The drama, generally considered to be one of Hare’s best, and certainly one of his best-known, tells the story of a British secret agent who flies into France during the Second World War, and of the disillusionment she experiences in peacetime Britain afterwards.
The production will represent a homecoming for the play. Originally directed by Hare himself, Plenty premiered at The Public in 1982 to critical acclaim. It transferred to Broadway the following year and received a Tony nomination for Best Play.
John Leguizamo first became famous through his celebrated solo stage shows, the first Spic-O-Rama in 1992, and the most famous, perhaps, Freak in 1998. But that was a long time ago. His most recent was Ghetto Klown in 2011 on Broadway.
Now the film and TV actor returns to the boards. La Jolla Playhouse will present John Leguizamo: Latin History for Dummies, created and performed by Leguizamo, as part of its Page To Stage New Play Development program. Directed by Tony Taccone, the production will run April 5–17 in the Mandell Weiss Theatre.
The show is described thusly: “Class is in session with John Leguizamo’s new one-man show, Latin History for Dummies, delivering rapid-fire laughs in a biting and comic take on 500 years of Latin History, spanning the Aztec and Incan Empires to World War II.”
New York City delivered some bad news to theatre preservationists this week.
Seven current and former Broadway theatres along New York's West 42nd Street have been removed from a list of sites under consideration for landmark status.
Notable on the list is the 1920 vintage Times Square Theatre at 215-223 W. 42nd Street, which has stood empty for more than a decade and has been threatened with renovation for a non-theatrical purpose repeatedly during that time.
The other theatres taken off the list are the Lyric Theatre at 213 W. 42nd St. (rebuilt in 1998 as the Ford Center, but newly renamed the Lyric), the Selwyn Theatre (now known as the American Airlines Theatre), the Empire Theatre (now a multiplex cinema), the Liberty Theatre, the New Apollo Theatre (incorporated into the Lyric in 1998) and The New Victory Theatre (the oldest, still-operating theatre in the Times Square neighborhood).
The decision came at a February 23 hearing by the Landmarks Preservation Commission. Over the years, landmarking has helped prevent the alteration or demolition of several Broadway theatres, many of which are nearing or have passed their centennials.

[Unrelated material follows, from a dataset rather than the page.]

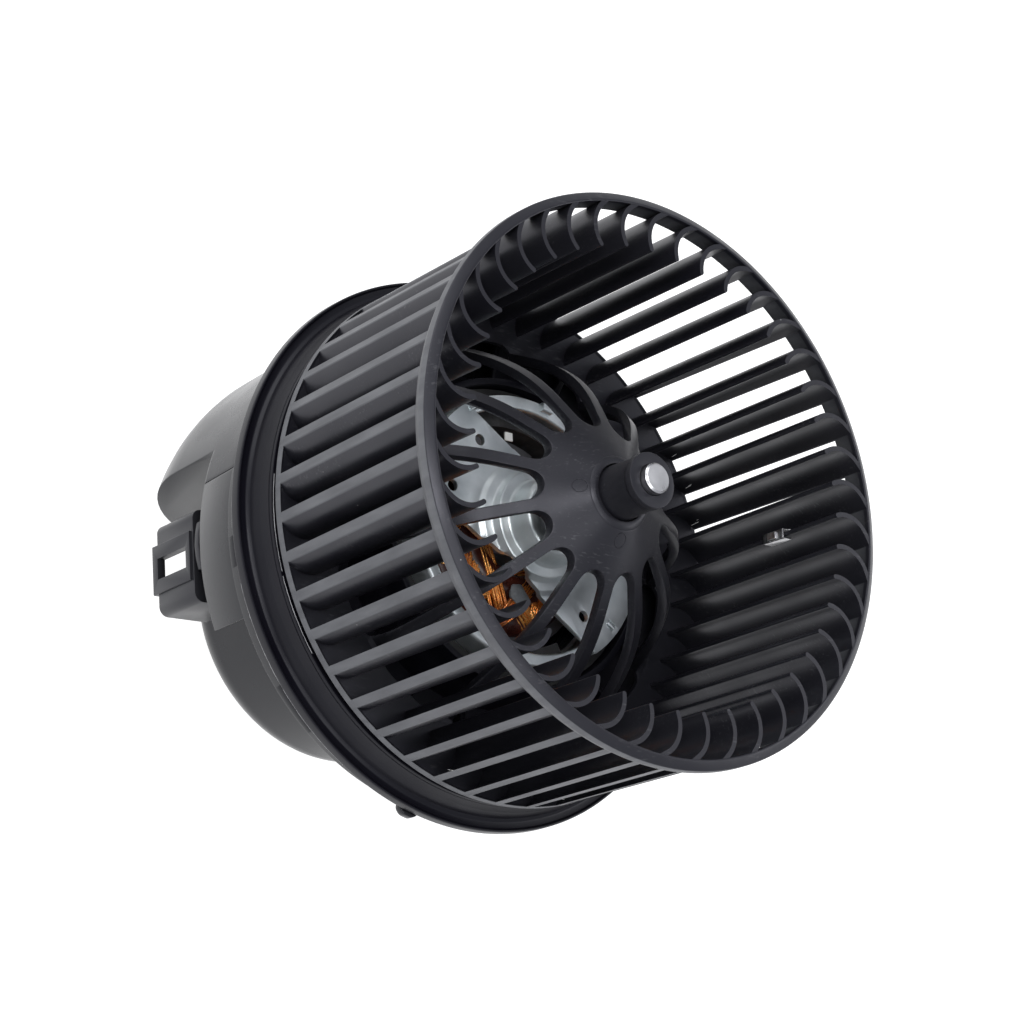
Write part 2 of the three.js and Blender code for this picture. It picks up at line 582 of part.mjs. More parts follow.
// ---- assembly ----
add('fan_wheel', fanWheel(), FINISH.wheel);
add('balance_clip', balanceClip(), FINISH.steel);
add('motor_shaft', shaft(), FINISH.steel);
add('armature_core', armatureCore(), FINISH.laminations);
add('armature_winding', armatureWinding(), FINISH.copper);
add('commutator', commutator(), FINISH.copper);
add('front_thrust_washer', ring(SHAFT_R + GAP, 7, 99.6, 100.6, 24), FINISH.steel);
add('rear_thrust_washer', ring(SHAFT_R + GAP, 7, 22.4, 23.4, 24), FINISH.steel);
add('motor_can', motorCan(), FINISH.zinc);
add('front_end_plate', frontPlate(), FINISH.zinc);
add('front_bearing', bearing(101.2, 107.8), FINISH.bronze);
add('rear_bearing', bearing(13.2, 21.4), FINISH.bronze);
add('magnet_left', magnet(PLATE_ANGLE + 90), FINISH.magnet);
add('magnet_right', magnet(PLATE_ANGLE - 90), FINISH.magnet);
add('magnet_clip_upper', magnetClip(PLATE_ANGLE), FINISH.steel);
add('magnet_clip_lower', magnetClip(PLATE_ANGLE + 180), FINISH.steel);
add('brush_card', brushCard(), FINISH.card);
for (const [label, side] of [['a', 0], ['b', 180]]) {
  add(`brush_holder_${label}`, brushHolder(side), FINISH.brass);
  add(`brush_${label}`, brush(side), FINISH.carbon);
  add(`brush_spring_${label}`, brushSpring(side), FINISH.steel);
}
add('choke_a', choke(-12, -21), FINISH.copper);
add('choke_b', choke(12, -21), FINISH.copper);
add('capacitor', block(-6, 6, 18, 23, BRUSH_CARD_TOP + GAP, BRUSH_CARD_TOP + 8), FINISH.capacitor);
add('front_damper', ring(CAN_R + GAP, CAN_R + 4 - GAP, 82, 90, 48), FINISH.rubber);
add('rear_damper', ring(CAN_R + GAP, HOUSING_CUP_R - CUP_FLOOR - GAP, 24, 32, 48), FINISH.rubber);
add('mounting_flange', mountingFlange(), FINISH.flange);
add('motor_housing', motorHousing(), FINISH.housing);
add('cooling_duct_cover', ductCover(), FINISH.housing);
add('connector_shell', connectorShell(), FINISH.connector);
add('terminal_left', terminal(TERMINAL_X[0]), FINISH.brass);
add('terminal_right', terminal(TERMINAL_X[1]), FINISH.brass);

export default group;
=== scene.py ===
"""Looks of a heater blower: squirrel-cage wheel, brushed motor, mounting flange, housing and connector.

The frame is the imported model. +Z runs up the shaft, the connector points to -Y, and the blower
stands on z = 0. Sizes below are in millimetres and degrees, and become metres in the mesh helpers.
"""
import json
import math
import random

import bmesh
import bpy
from mathutils import Matrix, Vector


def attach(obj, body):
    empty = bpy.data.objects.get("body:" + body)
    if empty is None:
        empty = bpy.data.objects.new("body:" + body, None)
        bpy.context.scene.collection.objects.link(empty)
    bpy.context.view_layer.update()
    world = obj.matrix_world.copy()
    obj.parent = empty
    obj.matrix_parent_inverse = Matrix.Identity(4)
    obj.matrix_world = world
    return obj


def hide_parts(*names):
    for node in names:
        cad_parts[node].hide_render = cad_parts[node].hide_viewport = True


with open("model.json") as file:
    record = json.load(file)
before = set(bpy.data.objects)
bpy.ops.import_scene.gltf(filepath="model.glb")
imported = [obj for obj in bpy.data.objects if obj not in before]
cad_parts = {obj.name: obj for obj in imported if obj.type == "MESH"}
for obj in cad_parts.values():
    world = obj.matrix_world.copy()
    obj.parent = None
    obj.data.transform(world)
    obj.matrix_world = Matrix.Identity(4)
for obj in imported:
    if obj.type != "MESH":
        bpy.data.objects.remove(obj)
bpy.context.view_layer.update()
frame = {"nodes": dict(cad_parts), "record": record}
random.seed(7)

# ---- driving sizes, which follow the CAD model ----
RING_EDGE_Z = 150.0
WHEEL_TOP = 151.3
WHEEL_R = 75.5
BLADE_COUNT = 44
BLADE_TIP_ANGLE = -1.9
BLADE_OUTER_R = 73.0
BLADE_CENTRE = (64.3, -8.0)
BLADE_CURVE_R = 8.5
BLADE_FROM, BLADE_TO = 28.0, 110.3
BLADE_THICKNESS = 1.3
BLADE_ROOT_LAG = 4.4                  # a blade's outer edge trails its inner edge by about this
BALANCE_CLIP_BLADE = 11               # blade that carries the balance clip
BACK_PLATE_TOP = 85.8
BACK_PLATE_BOTTOM = 84.1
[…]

Drama Book Shop, the 99-year-old specialty store that has long been a priceless resource to the New York theatre community, was thrown into turmoil recently when cold weather caused a water pipe to burst on the third floor of the building that contains the book shop. Cascading water damaged the floor above the shop, then poured through the ceiling, wiping out the entire section of the store with advice for professional actors.”
A lot of the damage is covered by insurance, but the owners said it may take months to collect. Meanwhile, the store has to restock the lost inventory and repair physical damage.
Coming to the rescue was Lin-Manuel Miranda, creator of Hamilton, who used his weekly Ham4Ham online concert event to appeal to theatre lovers to help the shop. Miranda said in the video that he wrote part of his Tony-winning musical In the Heights in the offices beneath the shop, located on West 40th Street between Seventh and Eighth Avenues.
The appeal paid off handsomely for both parties. Customers flocked in, and the most-ordered item is Miranda's own book about the creation of Hamilton, which is not scheduled for publication until April. Owner Allen Hubby said, "We have 200 orders for the book as of now. We've never had 200 orders for anything!"
Additionally, the nightclub Feinstein's/54 Below donated its stage for the 7 PM March 26 show so the Drama Book Shop could organize a fundraising concert. Tickets are now on sale at the 54Below.com.